A simple python script to extract URL endpoints from a website. One of a number of tools in my arsenal for helping migrate websites between platforms, with little to no SEO penalty.
This script will extract all URLs from a website, and log them to a CSV file; making it easier to plan the URL structure for your new website
- Clone the repo to your local machine
git clone git@github.com:danmenzies/url-logger.git
- Create a virtual environment
python3 -m venv venv
- Activate the virtual environment
source venv/bin/activate
- Install the requirements
pip install -r requirements.txt
Once either of these scripts has finished, see the ./data
directory for the CSV file containing the URLs
Crawler:
- Open the
./scripts/
directory - Run the script
python manual-crawl.py
- Enter the domain (or subdomain) of the website you want to extract URLs from
- Grab a coffee, this may take a while...
Sitemap Grabber:
- Open the
./scripts/
directory - Run the script
python convert-sitemap.py
- Enter the domain (or subdomain) of the website you want to extract URLs from
Pull requests are welcome.
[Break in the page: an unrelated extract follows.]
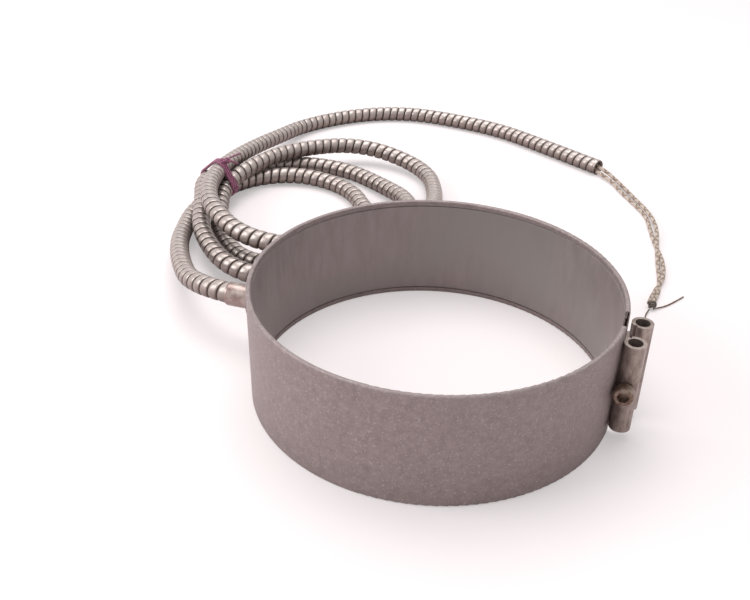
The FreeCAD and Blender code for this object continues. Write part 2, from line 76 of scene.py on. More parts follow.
# The hose from the ferrule to the coil.
HOSE_ROOT = [
    (-0.085, -0.0037, 0.025), (-0.0924, -0.0039, 0.025), (-0.1061, -0.0005, 0.0233), (-0.118, 0.0061, 0.0203),
    (-0.1266, 0.0133, 0.0176), (-0.1337, 0.0217, 0.0157),
    (-0.1416, 0.0318, 0.0136), (-0.1499, 0.0438, 0.0112),
    (-0.1571, 0.0561, 0.0093), (-0.1623, 0.0674, 0.0077),
    (-0.1663, 0.0774, 0.0062), (-0.1702, 0.0871, 0.0054),
    (-0.1728, 0.0994, 0.0051),
]
# The three turns of the loose coil, each clockwise from -X in twelve steps: how far the
# hose is from the coil's centre, and its height, both in millimetres.
COIL_CENTRE = (-0.116, 0.122)
COIL_REACH = [
    (58.4, 56.9, 50.9, 43.4, 37.9, 35.1, 47.9, 73.7, 88.3, 85.8, 67.1, 55.9),
    (64.4, 71.7, 71.0, 65.2, 58.8, 62.4, 65.0, 70.2, 74.6, 68.2, 55.1, 47.3),
    (50.9, 52.9, 69.0, 93.7, 96.9, 79.0, 74.2, 78.7, 78.5, 72.2, 59.3, 52.5),
]
COIL_HEIGHT = [
    (4.9, 4.9, 5.7, 4.9, 4.9, 4.9, 4.9, 4.9, 6.6, 9.4, 11.9, 14.5),
    (14.4, 4.9, 4.9, 4.9, 4.9, 7.6, 12.2, 15.8, 10.4, 4.9, 5.2, 7.8),
    (10.8, 15.1, 14.7, 11.7, 5.4, 7.8, 16.6, 21.4, 21.0, 22.2, 25.3, 23.2),
]
# The free run of the hose, from the coil to its open end.
HOSE_RUN = [
    (-0.1703, 0.1223, 0.0202), (-0.1745, 0.1457, 0.0172),
    (-0.1764, 0.1694, 0.0139), (-0.1761, 0.1932, 0.0109),
    (-0.1738, 0.2169, 0.0082), (-0.1727, 0.2426, 0.0049),
    (-0.1559, 0.2691, 0.0049), (-0.1328, 0.2893, 0.0049),
    (-0.1059, 0.2992, 0.0049), (-0.0744, 0.2976, 0.0049),
    (-0.0404, 0.2913, 0.0049), (-0.0062, 0.2736, 0.0049),
    (0.033, 0.252, 0.0049),
]
LEAD_ONE = [
    (0.0286, 0.2554, 0.0056), (0.0366, 0.2504, 0.0050), (0.0452, 0.2422, 0.0030), (0.0544, 0.2306, 0.0015),
    (0.0620, 0.2164, 0.0022), (0.0702, 0.2008, 0.0034), (0.0769, 0.1834, 0.0034), (0.0792, 0.1634, 0.0019),
    (0.0816, 0.1434, 0.0012), (0.0846, 0.1244, 0.0012), (0.0852, 0.1100, 0.0012), (0.0836, 0.0995, 0.0016),
]
LEAD_TWO = [
    (0.0282, 0.2542, 0.0032), (0.0356, 0.2480, 0.0027), (0.0446, 0.2394, 0.0017), (0.0510, 0.2280, 0.0012),
    (0.0600, 0.2146, 0.0012), (0.0698, 0.1990, 0.0012), (0.0736, 0.1822, 0.0012), (0.0786, 0.1628, 0.0012),
    (0.0844, 0.1446, 0.0019), (0.0864, 0.1250, 0.0019), (0.0830, 0.1110, 0.0014), (0.0820, 0.0995, 0.0022),
]
WIRE_ONE = [
    (0.0844, 0.0950, 0.0012), (0.0880, 0.0986, 0.0006),
    (0.0924, 0.1044, 0.0005), (0.0974, 0.1136, 0.0005),
]
WIRE_TWO = [
    (0.0826, 0.0934, 0.0012), (0.0814, 0.0894, 0.0006),
    (0.0818, 0.0846, 0.0005), (0.0844, 0.0796, 0.0005),
]
KNOT_CENTRE = (0.0833, 0.0966, 0.0025)
# The tie takes the strands that cross it at an X below the limit, and leans about its middle.
TIE_LIMIT = -0.145
TIE_MIDDLE = -0.172
# How far the tie leans along Y for each metre along X.
TIE_LEAN = -0.25
# How far the tie's turns lie apart, in string diameters.
TIE_SPREAD = 1.15


def coil_points():
    """The control points of the coil's turns, from its table of distances and heights."""
    points = []
    for reaches, heights in zip(COIL_REACH, COIL_HEIGHT):
        for step, (reach, height) in enumerate(zip(reaches, heights)):
            angle = math.pi - step * math.pi / 6
            points.append((COIL_CENTRE[0] + reach * MM * math.cos(angle),
                           COIL_CENTRE[1] + reach * MM * math.sin(angle), height * MM))
    return points


# ---- settings ------------------------------------------------------------------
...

For major changes, please open an issue first to discuss what you would like to change. You are also welcome to fork the repo and make your own changes, if you prefer; and I welcome any requests to merge back into the main branch.
Feedback is also welcome, if you have any suggestions for improvements, please open an issue.
Please only scrape sites you have been authorised to scrape! I take no responsibility for any misuse of this script.